Monahan is a volunteer emergency responder for the city of Tigard, and the city of Tigard employs an emergency response coordinator who lives on Lake Road in Milwaukie, Mike Lueck. Although they’ve worked together in Tigard, Lueck and Monahan never have seriously discussed “switching places” if a major disaster occurred to isolate them in their respective city of residence.

“If an emergency were to happen, it would be ironic that Mike works in Tigard and lives in Milwaukie, and vice versa for Bill,” Ferguson said.

Regardless of its complexities, the other city councilors’ argument in opposition has coincided with Monahan seeking work elsewhere. Monahan this year was a finalist to lead city staff in Burien, Wash., and Newberg, although neither city offered him the position.

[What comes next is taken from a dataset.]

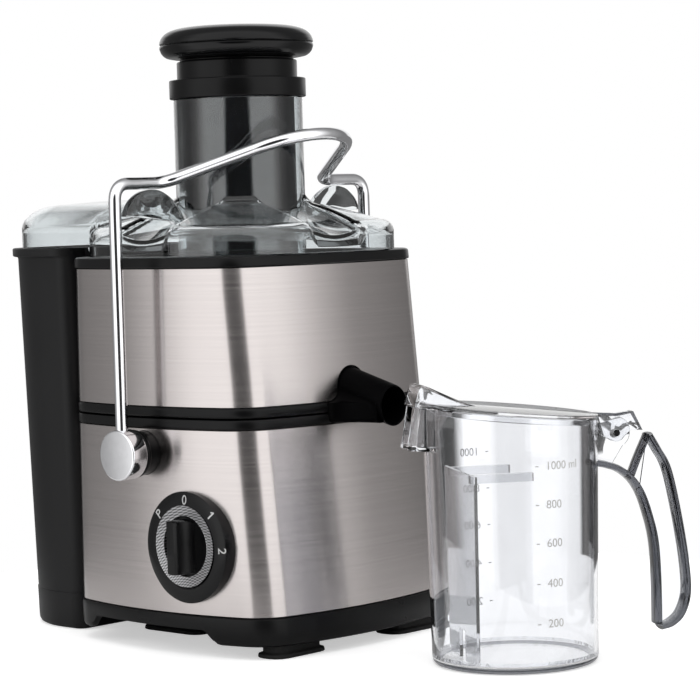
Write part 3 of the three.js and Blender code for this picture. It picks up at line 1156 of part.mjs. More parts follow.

Ferguson and Gamba argue that hiring a city manager from outside of the region can sometimes make sense. But the disadvantage of an outside hire would be the longer learning curve as Milwaukie’s new manager comes to understand metro-area structures and processes, creating a greater interruption in the handling of city business.

“While I don’t think it’s a bad idea for a city manager to live in the city he or she is administering, requiring it would limit the small cities in the metro region to hiring from out of state or at least from well outside of the metro region,” Gamba said. “Few people who live in, say, Tigard for 28 years for example, are likely to pull up stakes and move across the river.”

Ferguson and Gamba, who would rather not have to start a search for a new city manager, point out that Monahan can leave the city anytime as long as he gives a 30-day notice. They argue the ballot-measure opposition is pointless, since whichever way the vote goes, it will not legally affect Monahan, as his contract trumps the charter. Hedges and two other city councilors recognize that Monahan’s contract supersedes for now but would like to keep the city’s ability to require city-manager residency in future contracts.